▶ GIVEN INSTRUCTION
In full and without alteration, repeat the material.

begin

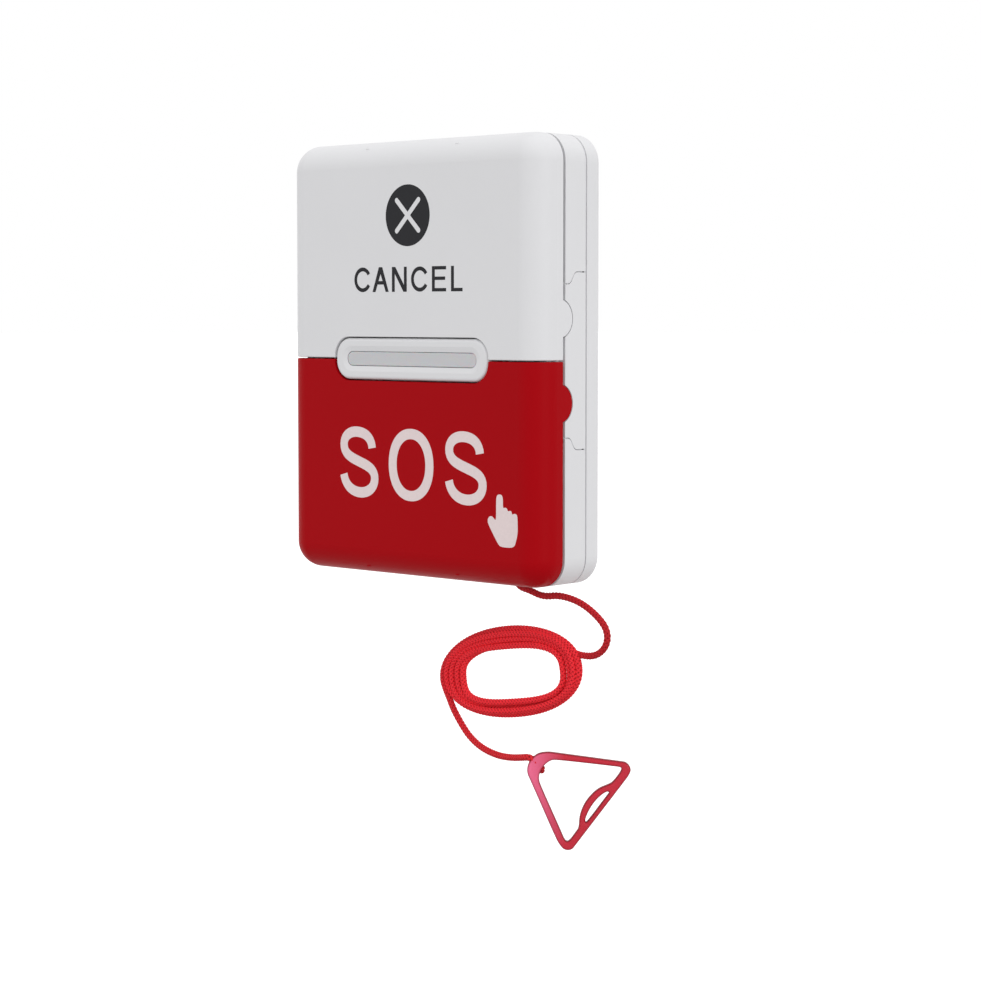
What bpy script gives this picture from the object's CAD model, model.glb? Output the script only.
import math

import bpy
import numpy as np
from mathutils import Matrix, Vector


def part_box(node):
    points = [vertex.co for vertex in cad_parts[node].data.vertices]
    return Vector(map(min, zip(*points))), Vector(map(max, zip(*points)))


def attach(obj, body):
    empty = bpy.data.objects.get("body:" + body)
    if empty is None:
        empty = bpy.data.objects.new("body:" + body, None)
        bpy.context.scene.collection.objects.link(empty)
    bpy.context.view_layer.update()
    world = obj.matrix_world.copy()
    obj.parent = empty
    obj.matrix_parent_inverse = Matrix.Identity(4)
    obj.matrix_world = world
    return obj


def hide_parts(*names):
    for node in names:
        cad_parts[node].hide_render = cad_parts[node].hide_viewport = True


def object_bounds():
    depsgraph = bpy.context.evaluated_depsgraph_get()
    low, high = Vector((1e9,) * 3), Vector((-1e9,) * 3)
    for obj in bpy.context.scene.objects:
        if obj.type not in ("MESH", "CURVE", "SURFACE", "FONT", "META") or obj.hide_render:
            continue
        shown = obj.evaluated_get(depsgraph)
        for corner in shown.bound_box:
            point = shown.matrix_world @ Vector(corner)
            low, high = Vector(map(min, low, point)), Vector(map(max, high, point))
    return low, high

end

▶ WRITTEN SOLUTION
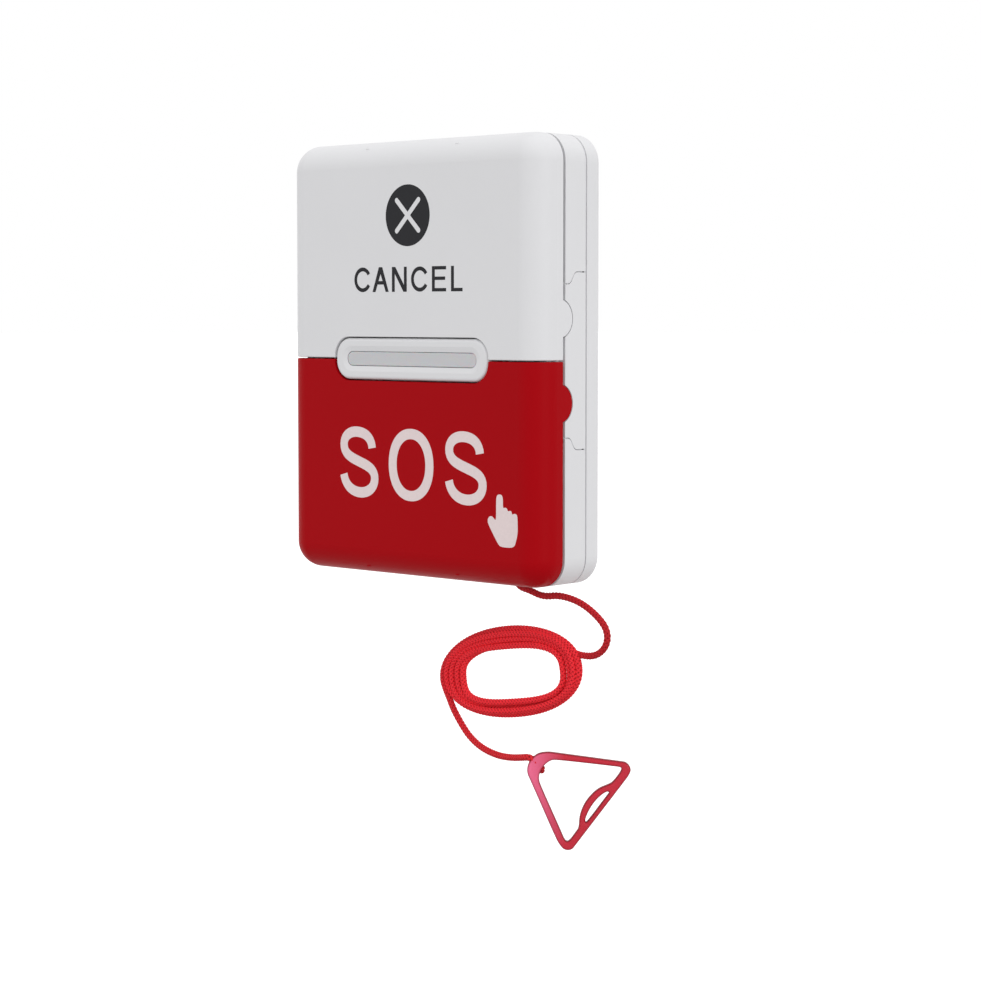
What bpy script gives this picture from the object's CAD model, model.glb? Output the script only.
import math

import bpy
import numpy as np
from mathutils import Matrix, Vector


def part_box(node):
    points = [vertex.co for vertex in cad_parts[node].data.vertices]
    return Vector(map(min, zip(*points))), Vector(map(max, zip(*points)))


def attach(obj, body):
    empty = bpy.data.objects.get("body:" + body)
    if empty is None:
        empty = bpy.data.objects.new("body:" + body, None)
        bpy.context.scene.collection.objects.link(empty)
    bpy.context.view_layer.update()
    world = obj.matrix_world.copy()
    obj.parent = empty
    obj.matrix_parent_inverse = Matrix.Identity(4)
    obj.matrix_world = world
    return obj


def hide_parts(*names):
    for node in names:
        cad_parts[node].hide_render = cad_parts[node].hide_viewport = True


def object_bounds():
    depsgraph = bpy.context.evaluated_depsgraph_get()
    low, high = Vector((1e9,) * 3), Vector((-1e9,) * 3)
    for obj in bpy.context.scene.objects:
        if obj.type not in ("MESH", "CURVE", "SURFACE", "FONT", "META") or obj.hide_render:
            continue
        shown = obj.evaluated_get(depsgraph)
        for corner in shown.bound_box:
            point = shown.matrix_world @ Vector(corner)
            low, high = Vector(map(min, low, point)), Vector(map(max, high, point))
    return low, high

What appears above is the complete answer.